• Do this
Tally every line of the listing below that holds "part", then give the tally alone.

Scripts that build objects
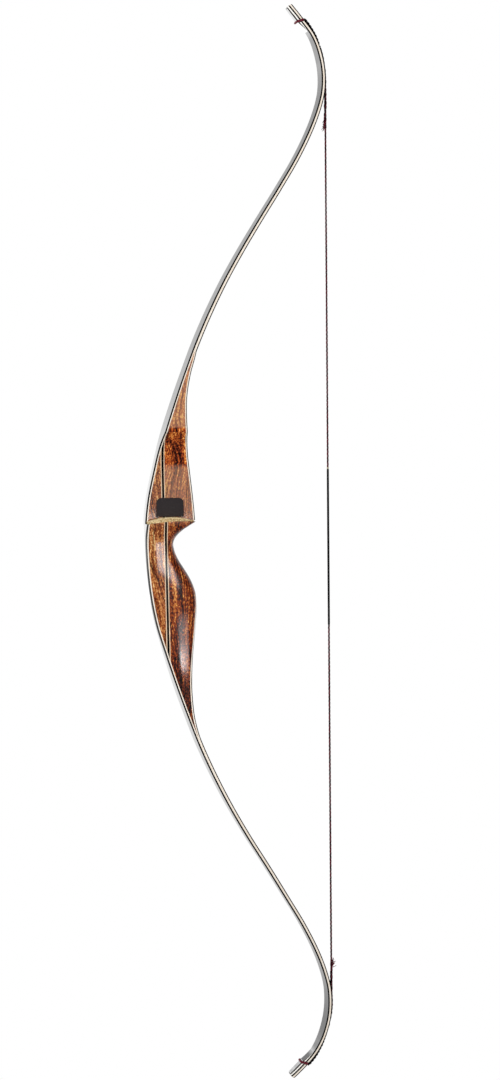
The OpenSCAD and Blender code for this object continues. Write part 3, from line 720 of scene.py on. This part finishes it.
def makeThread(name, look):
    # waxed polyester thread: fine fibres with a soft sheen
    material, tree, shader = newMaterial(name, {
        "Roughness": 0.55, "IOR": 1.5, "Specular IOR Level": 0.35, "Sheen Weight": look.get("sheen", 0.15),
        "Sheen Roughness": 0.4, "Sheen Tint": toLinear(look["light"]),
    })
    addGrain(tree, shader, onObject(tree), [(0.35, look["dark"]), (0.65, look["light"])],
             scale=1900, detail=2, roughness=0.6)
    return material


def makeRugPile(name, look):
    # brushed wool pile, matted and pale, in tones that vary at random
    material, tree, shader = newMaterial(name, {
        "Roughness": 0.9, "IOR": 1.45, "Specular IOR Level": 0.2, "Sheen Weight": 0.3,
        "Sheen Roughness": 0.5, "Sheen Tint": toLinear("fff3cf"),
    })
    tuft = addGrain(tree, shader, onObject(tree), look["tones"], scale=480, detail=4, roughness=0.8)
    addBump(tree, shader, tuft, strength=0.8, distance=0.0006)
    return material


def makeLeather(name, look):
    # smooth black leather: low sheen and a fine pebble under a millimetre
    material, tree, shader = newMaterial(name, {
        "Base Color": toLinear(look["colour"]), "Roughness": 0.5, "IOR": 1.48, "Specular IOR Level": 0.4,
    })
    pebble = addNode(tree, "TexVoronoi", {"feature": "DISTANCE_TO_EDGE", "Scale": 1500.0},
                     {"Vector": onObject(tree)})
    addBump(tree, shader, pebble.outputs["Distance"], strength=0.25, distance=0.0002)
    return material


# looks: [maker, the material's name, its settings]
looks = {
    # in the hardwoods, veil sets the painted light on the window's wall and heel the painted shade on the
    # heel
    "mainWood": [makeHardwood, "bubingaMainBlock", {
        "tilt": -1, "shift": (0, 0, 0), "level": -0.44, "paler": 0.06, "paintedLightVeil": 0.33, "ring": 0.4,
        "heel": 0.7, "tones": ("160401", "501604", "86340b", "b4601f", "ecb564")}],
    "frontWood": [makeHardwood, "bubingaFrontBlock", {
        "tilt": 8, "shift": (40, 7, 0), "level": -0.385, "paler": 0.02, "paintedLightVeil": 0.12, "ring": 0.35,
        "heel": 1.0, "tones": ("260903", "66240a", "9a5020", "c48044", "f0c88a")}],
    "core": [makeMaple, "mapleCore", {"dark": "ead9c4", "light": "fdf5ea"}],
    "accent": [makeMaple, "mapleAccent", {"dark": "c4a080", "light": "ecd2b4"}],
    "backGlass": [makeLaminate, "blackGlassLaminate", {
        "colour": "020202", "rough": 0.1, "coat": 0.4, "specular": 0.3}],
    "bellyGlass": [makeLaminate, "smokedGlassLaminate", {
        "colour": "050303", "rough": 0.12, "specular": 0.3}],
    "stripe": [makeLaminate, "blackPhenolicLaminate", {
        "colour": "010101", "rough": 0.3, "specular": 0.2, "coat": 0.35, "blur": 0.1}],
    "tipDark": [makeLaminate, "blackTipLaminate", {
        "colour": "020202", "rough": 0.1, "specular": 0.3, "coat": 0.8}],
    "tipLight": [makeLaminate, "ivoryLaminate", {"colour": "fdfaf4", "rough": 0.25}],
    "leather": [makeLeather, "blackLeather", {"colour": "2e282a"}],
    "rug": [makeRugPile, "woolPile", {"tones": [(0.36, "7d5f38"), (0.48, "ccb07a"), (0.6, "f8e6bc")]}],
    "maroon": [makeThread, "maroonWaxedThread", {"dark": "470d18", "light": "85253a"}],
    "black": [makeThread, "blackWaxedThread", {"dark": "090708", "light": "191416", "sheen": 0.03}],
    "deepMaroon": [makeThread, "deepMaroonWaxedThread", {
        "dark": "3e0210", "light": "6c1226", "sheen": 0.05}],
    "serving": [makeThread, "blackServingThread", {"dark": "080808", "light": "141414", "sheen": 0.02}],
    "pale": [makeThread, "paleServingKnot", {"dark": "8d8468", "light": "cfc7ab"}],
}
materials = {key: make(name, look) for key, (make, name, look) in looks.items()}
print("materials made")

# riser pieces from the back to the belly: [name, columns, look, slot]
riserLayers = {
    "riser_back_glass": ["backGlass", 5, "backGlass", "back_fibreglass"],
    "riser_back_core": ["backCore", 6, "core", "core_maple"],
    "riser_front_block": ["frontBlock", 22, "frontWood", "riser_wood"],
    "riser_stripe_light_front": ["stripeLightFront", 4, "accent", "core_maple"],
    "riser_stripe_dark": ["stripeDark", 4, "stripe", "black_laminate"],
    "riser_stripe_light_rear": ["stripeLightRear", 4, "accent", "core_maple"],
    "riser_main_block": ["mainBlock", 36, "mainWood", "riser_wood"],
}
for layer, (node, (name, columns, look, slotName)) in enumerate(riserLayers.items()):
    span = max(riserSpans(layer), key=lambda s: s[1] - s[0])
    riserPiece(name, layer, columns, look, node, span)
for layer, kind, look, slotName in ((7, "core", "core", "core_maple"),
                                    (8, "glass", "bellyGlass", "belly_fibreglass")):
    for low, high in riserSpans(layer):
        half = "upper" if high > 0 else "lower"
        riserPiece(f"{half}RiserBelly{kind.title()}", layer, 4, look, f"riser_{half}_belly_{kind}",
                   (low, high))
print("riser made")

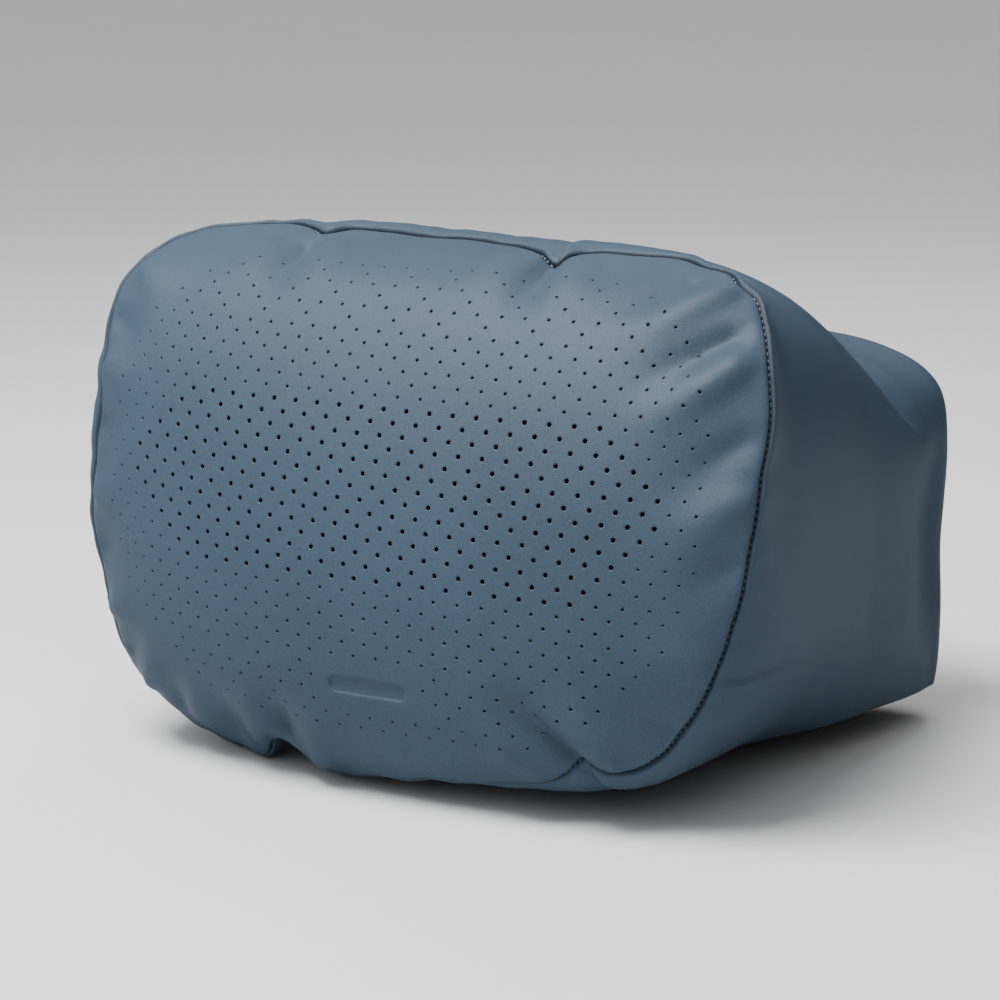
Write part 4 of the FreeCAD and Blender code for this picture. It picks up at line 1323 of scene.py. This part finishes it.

• Output for this exercise
2